Task brief:
Using the data below, output the first line and every line after it up to and including the line containing "return rotor +", exactly as written and with nothing added.

Entries shown:
———

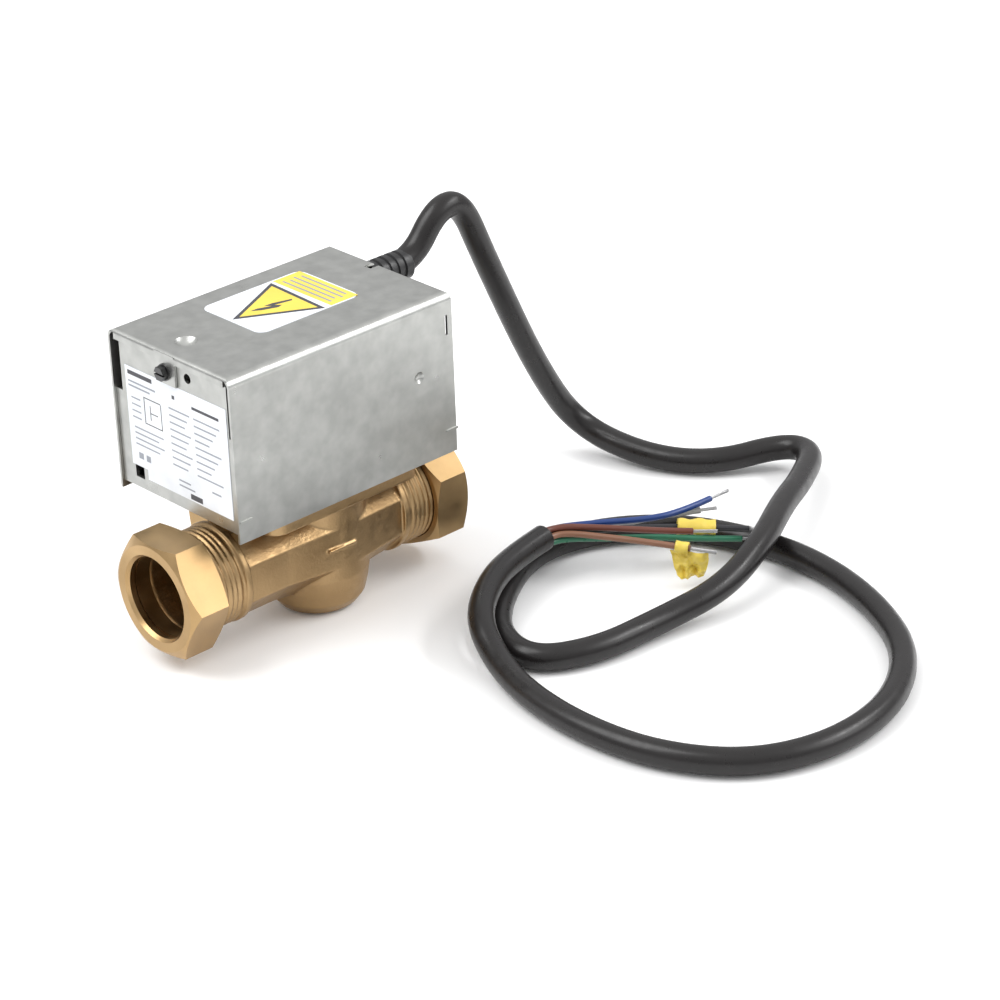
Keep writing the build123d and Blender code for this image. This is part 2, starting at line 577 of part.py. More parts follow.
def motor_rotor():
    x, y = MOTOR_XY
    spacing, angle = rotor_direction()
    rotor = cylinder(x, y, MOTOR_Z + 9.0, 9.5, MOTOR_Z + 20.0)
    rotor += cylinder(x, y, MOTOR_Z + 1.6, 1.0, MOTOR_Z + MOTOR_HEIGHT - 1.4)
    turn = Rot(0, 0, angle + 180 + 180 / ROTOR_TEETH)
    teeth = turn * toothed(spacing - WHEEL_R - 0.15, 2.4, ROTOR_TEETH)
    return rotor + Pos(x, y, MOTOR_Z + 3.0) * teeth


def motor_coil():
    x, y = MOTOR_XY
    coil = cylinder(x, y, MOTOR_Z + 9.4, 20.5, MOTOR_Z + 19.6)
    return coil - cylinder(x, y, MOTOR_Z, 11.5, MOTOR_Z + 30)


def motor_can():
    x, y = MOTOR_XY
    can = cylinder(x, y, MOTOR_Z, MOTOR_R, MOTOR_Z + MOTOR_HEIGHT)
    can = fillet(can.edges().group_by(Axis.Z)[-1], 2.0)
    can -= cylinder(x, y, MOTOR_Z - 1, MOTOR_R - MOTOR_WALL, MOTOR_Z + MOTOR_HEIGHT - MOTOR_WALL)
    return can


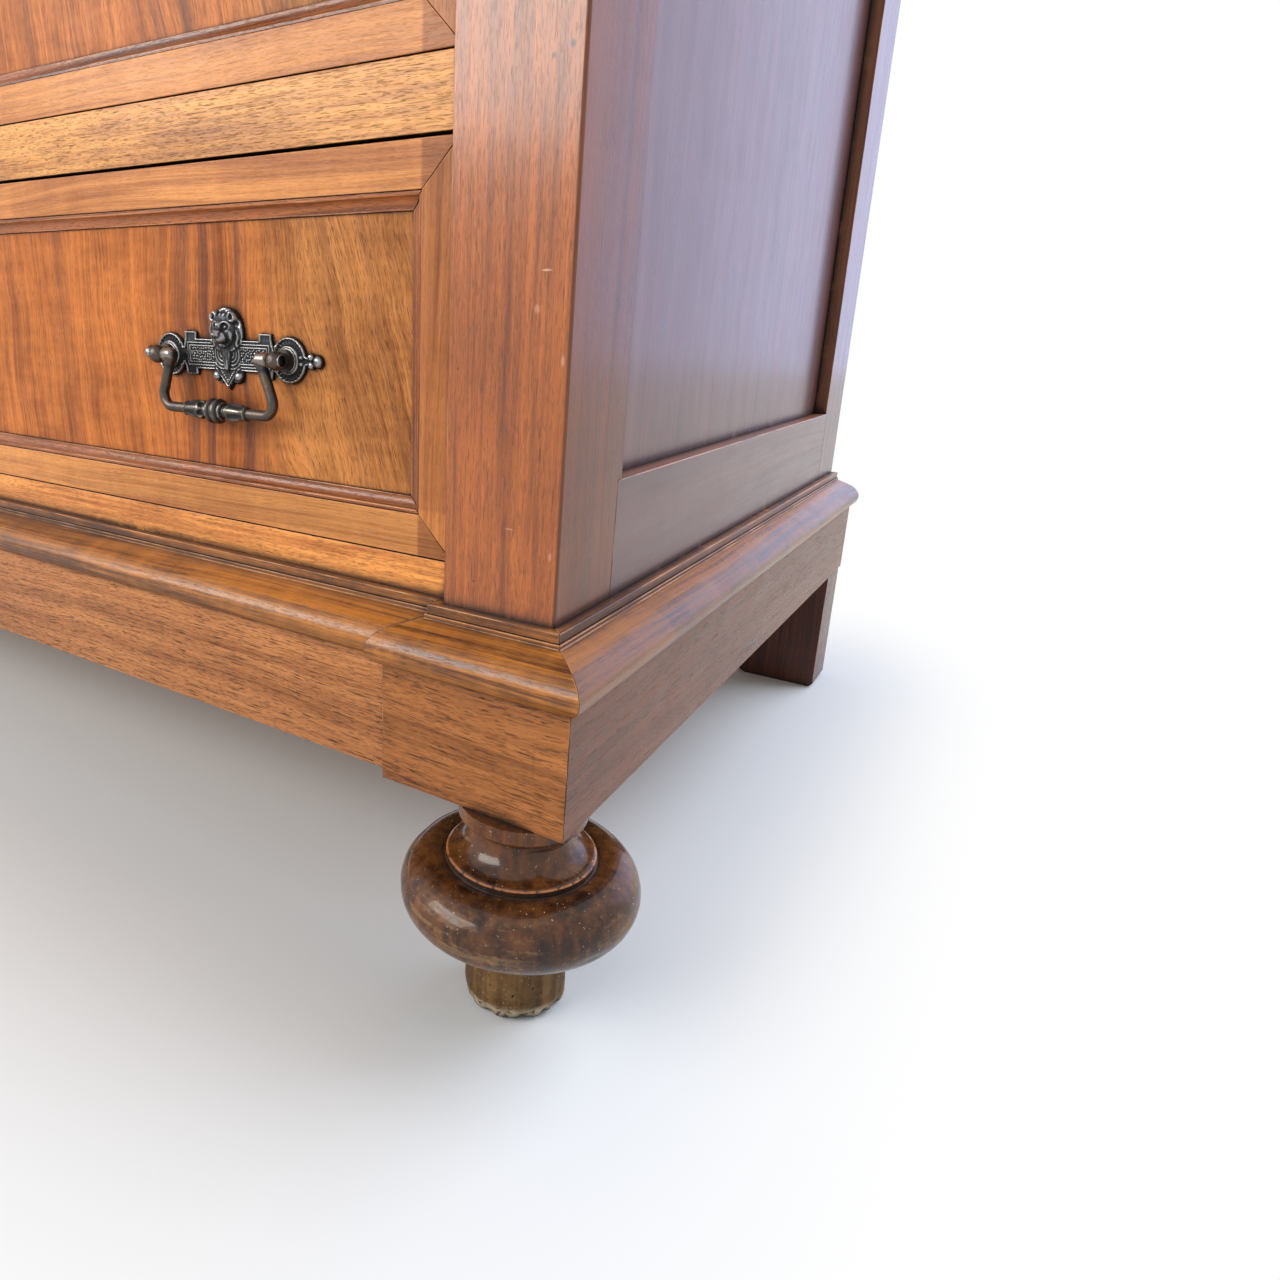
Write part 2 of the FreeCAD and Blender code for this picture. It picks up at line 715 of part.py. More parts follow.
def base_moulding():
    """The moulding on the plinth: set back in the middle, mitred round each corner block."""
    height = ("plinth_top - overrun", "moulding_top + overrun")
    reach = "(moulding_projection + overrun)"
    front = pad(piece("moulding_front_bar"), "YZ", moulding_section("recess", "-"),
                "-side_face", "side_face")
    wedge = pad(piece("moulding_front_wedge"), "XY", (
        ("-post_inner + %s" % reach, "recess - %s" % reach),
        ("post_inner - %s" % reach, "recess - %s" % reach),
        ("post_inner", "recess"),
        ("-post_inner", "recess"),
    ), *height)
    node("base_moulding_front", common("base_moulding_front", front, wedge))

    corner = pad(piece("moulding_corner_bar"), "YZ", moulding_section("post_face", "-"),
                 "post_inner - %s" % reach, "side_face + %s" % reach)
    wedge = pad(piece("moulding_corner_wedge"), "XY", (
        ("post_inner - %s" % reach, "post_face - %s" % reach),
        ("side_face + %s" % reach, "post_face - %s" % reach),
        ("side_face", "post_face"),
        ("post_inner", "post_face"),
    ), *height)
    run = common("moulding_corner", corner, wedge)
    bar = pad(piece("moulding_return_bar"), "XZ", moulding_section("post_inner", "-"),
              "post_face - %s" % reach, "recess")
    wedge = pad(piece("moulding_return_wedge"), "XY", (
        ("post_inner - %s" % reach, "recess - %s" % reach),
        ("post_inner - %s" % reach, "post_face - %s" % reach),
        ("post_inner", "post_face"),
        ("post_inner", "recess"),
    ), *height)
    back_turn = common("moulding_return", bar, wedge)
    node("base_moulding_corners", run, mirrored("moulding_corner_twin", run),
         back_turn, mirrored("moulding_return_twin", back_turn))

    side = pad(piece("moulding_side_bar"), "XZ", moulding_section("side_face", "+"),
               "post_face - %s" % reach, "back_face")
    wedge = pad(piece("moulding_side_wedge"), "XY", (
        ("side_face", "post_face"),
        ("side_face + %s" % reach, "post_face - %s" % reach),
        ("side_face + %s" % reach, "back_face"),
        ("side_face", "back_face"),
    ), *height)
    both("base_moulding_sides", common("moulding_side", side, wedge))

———

Worked answer:
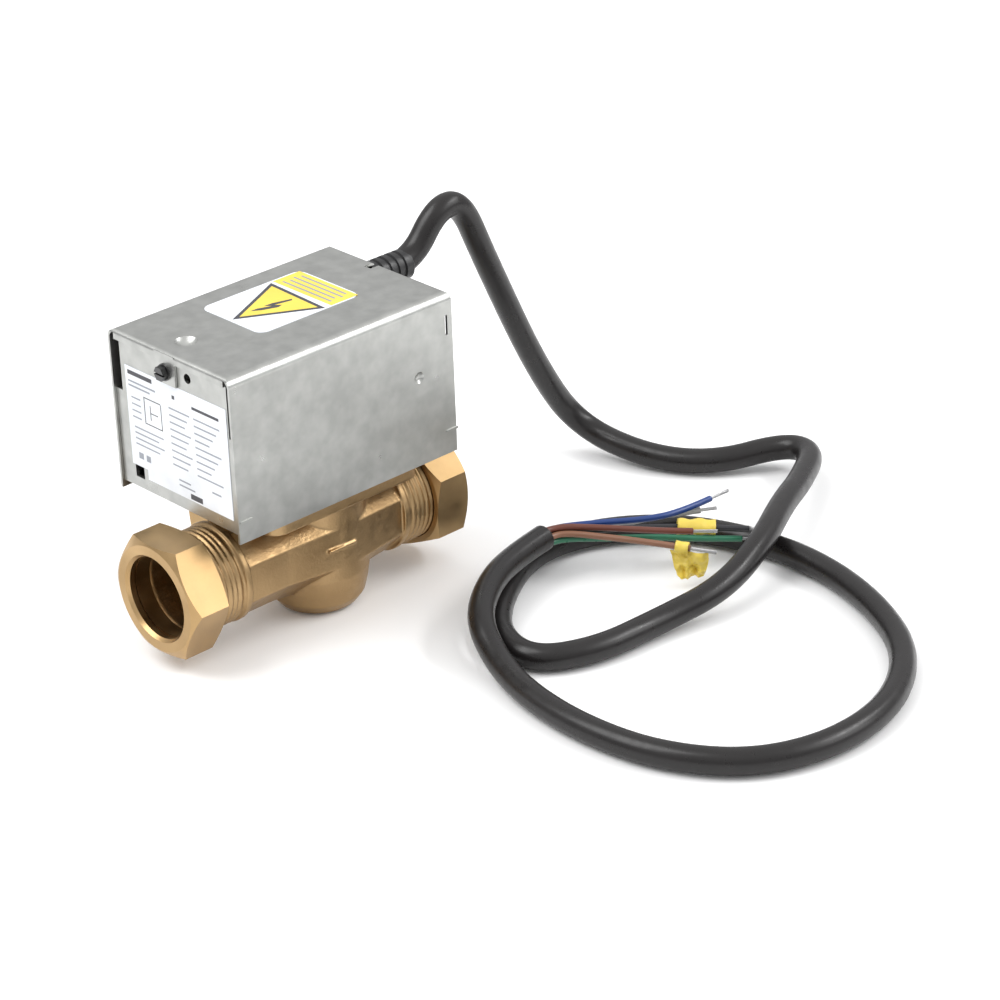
Keep writing the build123d and Blender code for this image. This is part 2, starting at line 577 of part.py. More parts follow.
def motor_rotor():
    x, y = MOTOR_XY
    spacing, angle = rotor_direction()
    rotor = cylinder(x, y, MOTOR_Z + 9.0, 9.5, MOTOR_Z + 20.0)
    rotor += cylinder(x, y, MOTOR_Z + 1.6, 1.0, MOTOR_Z + MOTOR_HEIGHT - 1.4)
    turn = Rot(0, 0, angle + 180 + 180 / ROTOR_TEETH)
    teeth = turn * toothed(spacing - WHEEL_R - 0.15, 2.4, ROTOR_TEETH)
    return rotor + Pos(x, y, MOTOR_Z + 3.0) * teeth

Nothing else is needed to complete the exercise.